▶ _Set exercise_:
Restate the complete material exactly.
Start of Data extract
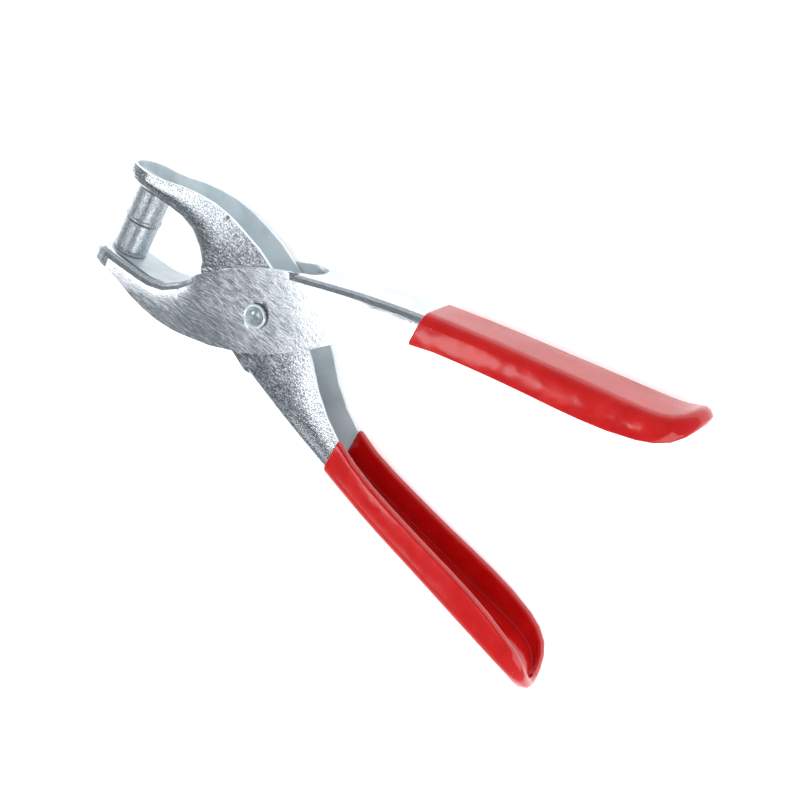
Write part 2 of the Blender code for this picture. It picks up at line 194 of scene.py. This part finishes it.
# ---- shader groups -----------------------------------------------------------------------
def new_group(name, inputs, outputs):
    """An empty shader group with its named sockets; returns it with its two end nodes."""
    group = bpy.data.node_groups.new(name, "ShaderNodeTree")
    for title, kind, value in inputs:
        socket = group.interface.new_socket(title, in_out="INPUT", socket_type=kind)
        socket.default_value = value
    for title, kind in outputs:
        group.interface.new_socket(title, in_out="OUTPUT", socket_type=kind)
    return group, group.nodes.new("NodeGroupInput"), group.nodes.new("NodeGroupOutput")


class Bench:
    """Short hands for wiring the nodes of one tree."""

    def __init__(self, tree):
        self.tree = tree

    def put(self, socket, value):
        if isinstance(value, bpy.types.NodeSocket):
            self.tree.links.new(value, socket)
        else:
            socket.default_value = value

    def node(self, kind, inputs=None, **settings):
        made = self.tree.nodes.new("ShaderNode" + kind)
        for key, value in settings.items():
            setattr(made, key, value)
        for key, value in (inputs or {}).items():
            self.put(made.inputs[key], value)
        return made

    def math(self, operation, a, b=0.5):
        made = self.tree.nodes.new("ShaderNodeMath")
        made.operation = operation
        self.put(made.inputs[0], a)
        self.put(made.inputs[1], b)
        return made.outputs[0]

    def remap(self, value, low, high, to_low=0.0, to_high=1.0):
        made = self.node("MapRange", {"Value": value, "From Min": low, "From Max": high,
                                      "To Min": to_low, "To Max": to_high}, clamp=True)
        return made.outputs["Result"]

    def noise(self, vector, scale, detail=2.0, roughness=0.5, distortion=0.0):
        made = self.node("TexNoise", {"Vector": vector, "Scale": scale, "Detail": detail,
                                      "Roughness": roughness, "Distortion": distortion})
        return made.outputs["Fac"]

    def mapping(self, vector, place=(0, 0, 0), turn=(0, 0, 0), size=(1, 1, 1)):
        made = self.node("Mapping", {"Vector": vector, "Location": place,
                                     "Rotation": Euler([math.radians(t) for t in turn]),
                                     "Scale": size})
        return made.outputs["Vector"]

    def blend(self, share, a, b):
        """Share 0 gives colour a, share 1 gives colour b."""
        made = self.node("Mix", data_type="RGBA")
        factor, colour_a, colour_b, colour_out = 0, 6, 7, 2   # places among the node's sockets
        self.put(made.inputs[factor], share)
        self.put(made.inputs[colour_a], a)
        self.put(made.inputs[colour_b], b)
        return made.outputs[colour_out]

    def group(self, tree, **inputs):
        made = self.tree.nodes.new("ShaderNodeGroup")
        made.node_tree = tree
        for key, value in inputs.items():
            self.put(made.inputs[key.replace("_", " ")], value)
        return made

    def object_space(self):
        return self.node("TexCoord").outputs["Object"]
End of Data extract
▶ _Expected output_:
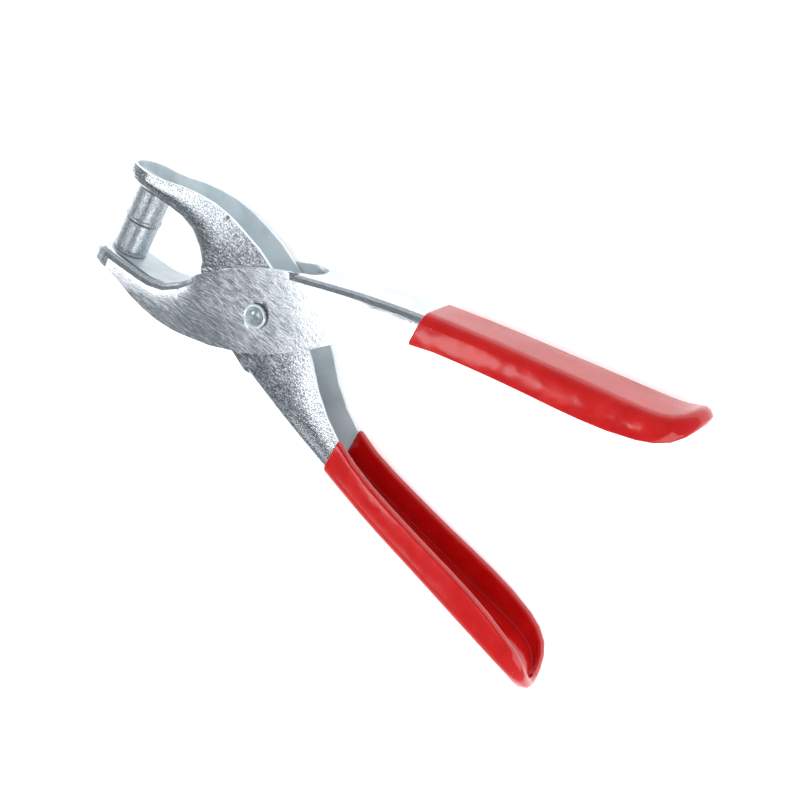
Write part 2 of the Blender code for this picture. It picks up at line 194 of scene.py. This part finishes it.
# ---- shader groups -----------------------------------------------------------------------
def new_group(name, inputs, outputs):
    """An empty shader group with its named sockets; returns it with its two end nodes."""
    group = bpy.data.node_groups.new(name, "ShaderNodeTree")
    for title, kind, value in inputs:
        socket = group.interface.new_socket(title, in_out="INPUT", socket_type=kind)
        socket.default_value = value
    for title, kind in outputs:
        group.interface.new_socket(title, in_out="OUTPUT", socket_type=kind)
    return group, group.nodes.new("NodeGroupInput"), group.nodes.new("NodeGroupOutput")


class Bench:
    """Short hands for wiring the nodes of one tree."""

    def __init__(self, tree):
        self.tree = tree

    def put(self, socket, value):
        if isinstance(value, bpy.types.NodeSocket):
            self.tree.links.new(value, socket)
        else:
            socket.default_value = value

    def node(self, kind, inputs=None, **settings):
        made = self.tree.nodes.new("ShaderNode" + kind)
        for key, value in settings.items():
            setattr(made, key, value)
        for key, value in (inputs or {}).items():
            self.put(made.inputs[key], value)
        return made

    def math(self, operation, a, b=0.5):
        made = self.tree.nodes.new("ShaderNodeMath")
        made.operation = operation
        self.put(made.inputs[0], a)
        self.put(made.inputs[1], b)
        return made.outputs[0]

    def remap(self, value, low, high, to_low=0.0, to_high=1.0):
        made = self.node("MapRange", {"Value": value, "From Min": low, "From Max": high,
                                      "To Min": to_low, "To Max": to_high}, clamp=True)
        return made.outputs["Result"]

    def noise(self, vector, scale, detail=2.0, roughness=0.5, distortion=0.0):
        made = self.node("TexNoise", {"Vector": vector, "Scale": scale, "Detail": detail,
                                      "Roughness": roughness, "Distortion": distortion})
        return made.outputs["Fac"]

    def mapping(self, vector, place=(0, 0, 0), turn=(0, 0, 0), size=(1, 1, 1)):
        made = self.node("Mapping", {"Vector": vector, "Location": place,
                                     "Rotation": Euler([math.radians(t) for t in turn]),
                                     "Scale": size})
        return made.outputs["Vector"]

    def blend(self, share, a, b):
        """Share 0 gives colour a, share 1 gives colour b."""
        made = self.node("Mix", data_type="RGBA")
        factor, colour_a, colour_b, colour_out = 0, 6, 7, 2   # places among the node's sockets
        self.put(made.inputs[factor], share)
        self.put(made.inputs[colour_a], a)
        self.put(made.inputs[colour_b], b)
        return made.outputs[colour_out]

    def group(self, tree, **inputs):
        made = self.tree.nodes.new("ShaderNodeGroup")
        made.node_tree = tree
        for key, value in inputs.items():
            self.put(made.inputs[key.replace("_", " ")], value)
        return made

    def object_space(self):
        return self.node("TexCoord").outputs["Object"]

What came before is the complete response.